The missionaries were in Yemen with the permission of the Yemeni government. All Christian denominations now go only where host governments allow them, according to Pat Pattillo, spokesman for the National Council of Churches, an umbrella organization.
For centuries, Christian missionaries teamed with conquering armies to force faith and culture on people, Pattillo said. Now, while Christians still take seriously the "great commission" teaching of Jesus -- that is, to go and make disciples of all nations -- they also try to be sensitive to the needs and desires of other cultures.
"They believe that Jesus had a message that would change lives," he said, "and the service they do, itself, is the witness."

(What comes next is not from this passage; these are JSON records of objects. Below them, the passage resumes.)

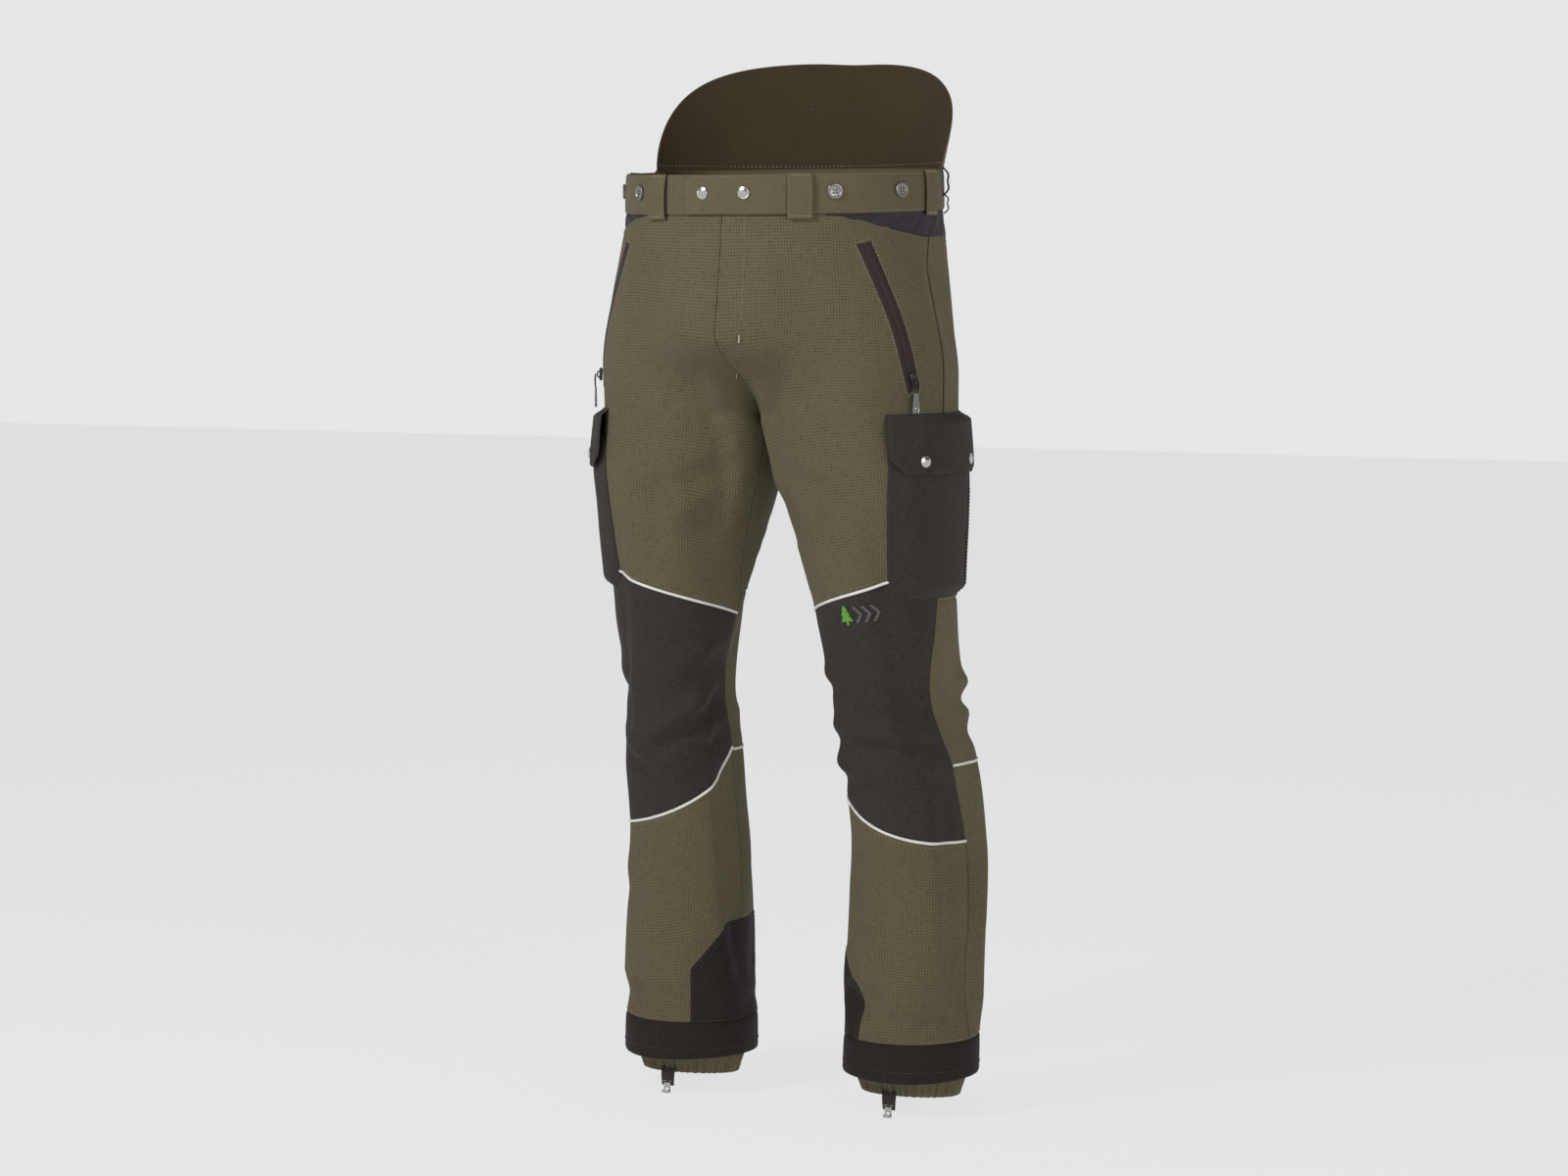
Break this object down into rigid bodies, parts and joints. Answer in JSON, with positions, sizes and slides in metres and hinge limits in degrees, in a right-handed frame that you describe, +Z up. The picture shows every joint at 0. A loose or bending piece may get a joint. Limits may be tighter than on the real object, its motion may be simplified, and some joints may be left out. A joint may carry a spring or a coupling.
{
  "type": "chainsaw protective trousers",
  "caption": "Cut-protection work trousers with a raised kidney panel, thigh pockets, padded legs and elastic gaiters with lace hooks.",
  "frame": {"origin": "centre of the waist opening at the top of the waistband", "axes": "+Z up along the garment, -Y towards its front, +X towards the wearer's left"},
  "size_m": [0.4646, 0.3428, 1.215],
  "materials": {
    "ripstop": "olive polyamide ripstop, matt",
    "twill": "plain olive stretch twill",
    "knee_fabric": "charcoal abrasion-resistant plain weave",
    "ankle_fabric": "brown-black coated abrasion-resistant fabric",
    "stretch_knit": "purple-grey elastic knit",
    "kidney_lining": "dark olive-brown lining fabric inside, olive twill outside",
    "reflective": "off-white retroreflective piping",
    "cut_padding": "loose layered cut-protection fibre, off-white",
    "lining": "thin mesh lining, dark grey",
    "zip_tape": "dark brown laminated water-repellent zip tape",
    "snap_steel": "polished nickel-plated snap and button metal",
    "slider_metal": "black enamelled zip slider",
    "hook_steel": "bright steel lace hook",
    "pull_rubber": "grey moulded rubber zip pull"
  },
  "bodies": {
    "root": {"waist_stretch": "stretch_knit", "waistband_back": "twill", "fly_zip_tape": "zip_tape", "thigh_front_left": "ripstop", "thigh_front_right": "ripstop", "seat_panel_left": "twill", "seat_panel_right": "twill", "knee_panel_left": "knee_fabric", "knee_panel_right": "knee_fabric", "knee_back_left": "twill", "knee_back_right": "twill", "waistband_left": "twill", "waistband_right": "twill", "brace_button_front_left": "snap_steel", "brace_button_front_right": "snap_steel", "brace_button_side_left": "snap_steel", "brace_button_side_right": "snap_steel", "belt_loop_front_left": "twill", "belt_loop_front_right": "twill", "belt_loop_side_left": "twill", "belt_loop_side_right": "twill", "upper_piping_left": "reflective", "upper_piping_right": "reflective", "cut_pad_left": "cut_padding", "cut_pad_right": "cut_padding", "lining_left": "lining", "lining_right": "lining", "hip_zip_tape_left": "zip_tape", "hip_zip_tape_right": "zip_tape", "hip_pocket_bag_left": "lining", "hip_pocket_bag_right": "lining", "cargo_pocket_left": "knee_fabric", "cargo_pocket_right": "knee_fabric"},
    "kidney_flap": {"kidney_panel": "kidney_lining"},
    "waist_closure": {"waist_tab": "twill", "waist_snap_inner": "snap_steel", "waist_snap_outer": "snap_steel"},
    "fly_slider": {"fly_zip_slider": "slider_metal"},
    "pocket_flap_left": {"cargo_flap_left": "knee_fabric"},
    "zip_slider_left": {"hip_zip_slider_left": "slider_metal"},
    "zip_pull_left": {"hip_zip_pull_left": "pull_rubber"},
    "shin_left": {"shin_front_left": "ripstop", "calf_panel_left": "ripstop", "hem_band_left": "ankle_fabric", "lower_piping_left": "reflective", "ankle_patch_left": "ankle_fabric", "gaiter_left": "ripstop"},
    "lace_left": {"lace_tab_left": "knee_fabric", "lace_hook_left": "hook_steel"},
    "pocket_flap_right": {"cargo_flap_right": "knee_fabric"},
    "zip_slider_right": {"hip_zip_slider_right": "slider_metal"},
    "zip_pull_right": {"hip_zip_pull_right": "pull_rubber"},
    "shin_right": {"shin_front_right": "ripstop", "calf_panel_right": "ripstop", "hem_band_right": "ankle_fabric", "lower_piping_right": "reflective", "ankle_patch_right": "ankle_fabric", "gaiter_right": "ripstop"},
    "lace_right": {"lace_tab_right": "knee_fabric", "lace_hook_right": "hook_steel"}
  },
  "joints": [
    {"name": "kidney_fold", "type": "hinge", "parent": "root", "child": "kidney_flap", "pos_m": [0, 0.15285, 0.0066], "axis": [-1, 0, 0], "range_deg": [0, 40]},
    {"name": "waist_tab_open", "type": "hinge", "parent": "root", "child": "waist_closure", "pos_m": [0.06514, -0.14568, -0.02806], "axis": [0, 0, 1], "range_deg": [0, 90]},
    {"name": "fly_zip", "type": "slide", "parent": "root", "child": "fly_slider", "axis": [0, -0.1345, -0.9909], "range_m": [0, 0.1012]},
    {"name": "hip_zip_left", "type": "hinge", "parent": "root", "child": "zip_slider_left", "pos_m": [-0.33493, -0.02203, -0.30436], "axis": [-0.0685, -0.9786, -0.194], "range_deg": [0, 15.84]},
    {"name": "zip_pull_swing_left", "type": "hinge", "parent": "zip_slider_left", "child": "zip_pull_left", "pos_m": [0.20509, -0.07838, -0.23298], "axis": [-0.5541, -0.8325, 0], "range_deg": [0, 90]},
    {"name": "pocket_flap_open_left", "type": "hinge", "parent": "root", "child": "pocket_flap_left", "pos_m": [0.21467, -0.02902, -0.272], "axis": [-0.1564, -0.9877, 0], "range_deg": [0, 110]},
    {"name": "knee_bend_left", "type": "hinge", "parent": "root", "child": "shin_left", "pos_m": [0.14183, 0.01063, -0.6], "axis": [1, 0, 0], "range_deg": [0, 90], "deforming": ["knee_panel_left", "knee_back_left", "cut_pad_left", "lining_left"]},
    {"name": "lace_tab_swing_left", "type": "hinge", "parent": "shin_left", "child": "lace_left", "pos_m": [0.145, -0.01731, -1.055], "axis": [-1, 0, 0], "range_deg": [0, 90]},
    {"name": "hip_zip_right", "type": "hinge", "parent": "root", "child": "zip_slider_right", "pos_m": [0.33493, -0.02203, -0.30436], "axis": [-0.0685, 0.9786, 0.194], "range_deg": [0, 15.84]},
    {"name": "zip_pull_swing_right", "type": "hinge", "parent": "zip_slider_right", "child": "zip_pull_right", "pos_m": [-0.20509, -0.07838, -0.23298], "axis": [-0.5541, 0.8325, 0], "range_deg": [0, 90]},
    {"name": "pocket_flap_open_right", "type": "hinge", "parent": "root", "child": "pocket_flap_right", "pos_m": [-0.21467, -0.02902, -0.272], "axis": [-0.1564, 0.9877, 0], "range_deg": [0, 110]},
    {"name": "knee_bend_right", "type": "hinge", "parent": "root", "child": "shin_right", "pos_m": [-0.14183, 0.01063, -0.6], "axis": [1, 0, 0], "range_deg": [0, 90], "deforming": ["knee_panel_right", "knee_back_right", "cut_pad_right", "lining_right"]},
    {"name": "lace_tab_swing_right", "type": "hinge", "parent": "shin_right", "child": "lace_right", "pos_m": [-0.145, -0.01731, -1.055], "axis": [-1, 0, 0], "range_deg": [0, 90]}
  ]
}
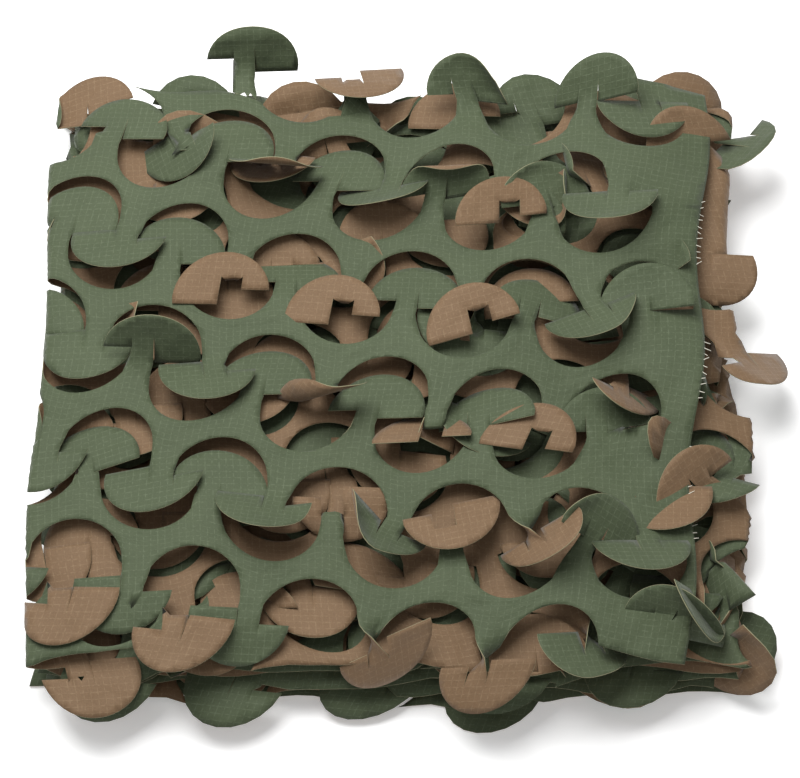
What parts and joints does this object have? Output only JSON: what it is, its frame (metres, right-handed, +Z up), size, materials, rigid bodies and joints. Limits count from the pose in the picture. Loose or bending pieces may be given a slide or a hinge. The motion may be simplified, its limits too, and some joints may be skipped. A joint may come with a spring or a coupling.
{
  "type": "folded camouflage net",
  "caption": "Die-cut ripstop camouflage net, green on one face and brown on the other, folded back and forth into a flat square bundle with loose curling leaves.",
  "frame": {"origin": "centre of the bundle's footprint, on the surface it lies on", "axes": "+X to the right along the bundle's longest side, towards its loose selvedge; +Y to the back; +Z up"},
  "size_m": [0.551, 0.5336, 0.1285],
  "materials": {
    "net_cloth": "matt printed ripstop cloth, green on the face and brown on the back"
  },
  "bodies": {
    "root": {"net": "net_cloth"}
  },
  "joints": []
}
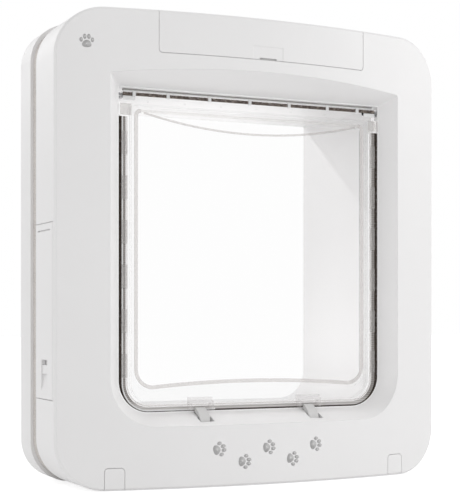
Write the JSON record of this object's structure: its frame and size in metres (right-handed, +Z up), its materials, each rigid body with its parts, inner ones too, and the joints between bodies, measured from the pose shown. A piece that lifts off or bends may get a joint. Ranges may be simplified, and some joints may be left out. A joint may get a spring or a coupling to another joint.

The Rev. Lee Snook, a retired professor at Luther Seminary in St. Paul, was working in Zimbabwe in the mid-1980s when several missionaries were killed in a nearby village.
Some missionaries may antagonize people through an evangelical spirit that borders on cultural imperialism. But the vast majority "have this compassionate vision of the love of God that's irresistible," he said. "They go there because God is already there calling them."
That's why it's unlikely that the killings in Yemen and the tension generally in Islamic nations will keep missionaries away, Repp said.
"There are so many willing to go because they really do believe in the biblical imperative of spreading the gospel of Jesus Christ to every human being," he said. "Secondly, they really believe in the commands of scripture to serve others, whether it be by providing medical care like those folks in Yemen, or agricultural training or development."
Shock and remorse
Repp, 52, a psychologist, started the nonprofit, interdenominational Minnesota Renewal Center eight years ago. A staff of five trains missionaries and other Christian leaders and counsels, heals and renews those returning from difficult postings.
"They may be feeling shock, numbness, anger, remorse, anxiety," Repp said. "Mission work is an extremely stressful endeavor already: leaving family behind, the cross-cultural stresses, the stresses between personalities. Then you put the threat of terrorism and political strife on top of that.
"Mission agencies certainly are tightening up on where they're willing to send people. They're trying to do a better job of assessing the safety issues, especially in the Middle East. If there's a higher risk, they will pull missionaries out."
But that in itself can be traumatic for a missionary.
"Many are keen to get back" to their posts, Repp said. "Just after 9/ll, we did a debriefing with four missionaries -- two from Minnesota -- who had been pulled out of Pakistan because of events in Afghanistan. The sponsoring agencies thought they might be at risk. But the missionaries were heartbroken at having to leave."
Repp and his wife, Janell, took two young daughters along on a year's mission to Nigeria in 1990. They were there during the Gulf War.
"A number of friends and relatives were quite concerned we were putting our children at risk," he said. "But we wanted to be there, and we believe in the line that 'you are never safer than when you're in the will of God.' I know that's probably not much comfort to the families of those who were killed in Yemen, but it's what missionaries believe."
Daughter Hannah, now 20, left Tuesday for Thailand, where she will spend her college interim period teaching English to college students. She and Jessie, 17, have worked in orphanages in Mexico and Guatemala.
"They would call themselves 'world Christians,' " Repp said. "They have a world awareness that most American kids don't have."